__Exercise details__:
In the records below, find the line that contains "Write part 2" and the line that contains "flat cut of". Set down exactly those lines and every line between them, and nothing more.

(Scripts that build objects)
━━━━━━━━━━━━━━━━━━━━━━━━━━━━━━
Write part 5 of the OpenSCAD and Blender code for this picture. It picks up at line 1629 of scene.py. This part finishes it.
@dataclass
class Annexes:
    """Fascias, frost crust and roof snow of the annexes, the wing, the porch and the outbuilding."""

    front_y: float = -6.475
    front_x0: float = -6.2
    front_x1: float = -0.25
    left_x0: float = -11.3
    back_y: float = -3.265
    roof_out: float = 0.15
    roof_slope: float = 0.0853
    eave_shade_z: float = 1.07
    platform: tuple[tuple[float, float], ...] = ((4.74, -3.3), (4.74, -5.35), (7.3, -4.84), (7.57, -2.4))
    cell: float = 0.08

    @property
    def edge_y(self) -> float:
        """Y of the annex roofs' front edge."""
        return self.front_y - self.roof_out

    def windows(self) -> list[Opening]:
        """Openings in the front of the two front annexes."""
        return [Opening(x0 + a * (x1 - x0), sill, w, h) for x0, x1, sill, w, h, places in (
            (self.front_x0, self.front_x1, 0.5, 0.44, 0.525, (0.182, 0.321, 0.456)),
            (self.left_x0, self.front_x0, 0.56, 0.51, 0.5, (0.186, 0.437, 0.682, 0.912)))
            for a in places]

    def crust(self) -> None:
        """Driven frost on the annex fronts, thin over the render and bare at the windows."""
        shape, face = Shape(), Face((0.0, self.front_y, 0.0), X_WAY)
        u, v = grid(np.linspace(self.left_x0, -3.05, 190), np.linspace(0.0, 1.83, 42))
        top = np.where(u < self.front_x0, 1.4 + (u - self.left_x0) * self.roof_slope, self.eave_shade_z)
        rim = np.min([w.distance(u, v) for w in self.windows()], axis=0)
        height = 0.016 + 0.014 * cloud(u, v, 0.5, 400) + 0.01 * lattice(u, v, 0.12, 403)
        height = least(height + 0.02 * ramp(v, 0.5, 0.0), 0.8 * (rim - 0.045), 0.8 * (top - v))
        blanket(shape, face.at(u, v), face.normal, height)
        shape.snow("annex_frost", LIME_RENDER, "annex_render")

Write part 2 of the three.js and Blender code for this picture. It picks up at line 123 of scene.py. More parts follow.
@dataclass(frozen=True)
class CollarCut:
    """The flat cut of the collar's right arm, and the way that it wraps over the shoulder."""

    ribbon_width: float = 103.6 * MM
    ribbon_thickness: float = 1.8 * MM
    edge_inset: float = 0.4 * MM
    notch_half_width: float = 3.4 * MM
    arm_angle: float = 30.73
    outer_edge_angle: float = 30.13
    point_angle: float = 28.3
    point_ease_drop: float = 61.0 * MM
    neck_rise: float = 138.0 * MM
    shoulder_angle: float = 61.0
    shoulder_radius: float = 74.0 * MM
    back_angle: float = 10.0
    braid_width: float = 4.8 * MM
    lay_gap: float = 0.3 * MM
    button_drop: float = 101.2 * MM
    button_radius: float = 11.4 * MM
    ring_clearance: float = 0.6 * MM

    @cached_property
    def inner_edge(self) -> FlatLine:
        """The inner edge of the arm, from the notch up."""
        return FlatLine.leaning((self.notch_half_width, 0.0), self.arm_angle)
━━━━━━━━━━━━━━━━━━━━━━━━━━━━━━
__Written solution__:
Write part 2 of the three.js and Blender code for this picture. It picks up at line 123 of scene.py. More parts follow.
@dataclass(frozen=True)
class CollarCut:
    """The flat cut of the collar's right arm, and the way that it wraps over the shoulder."""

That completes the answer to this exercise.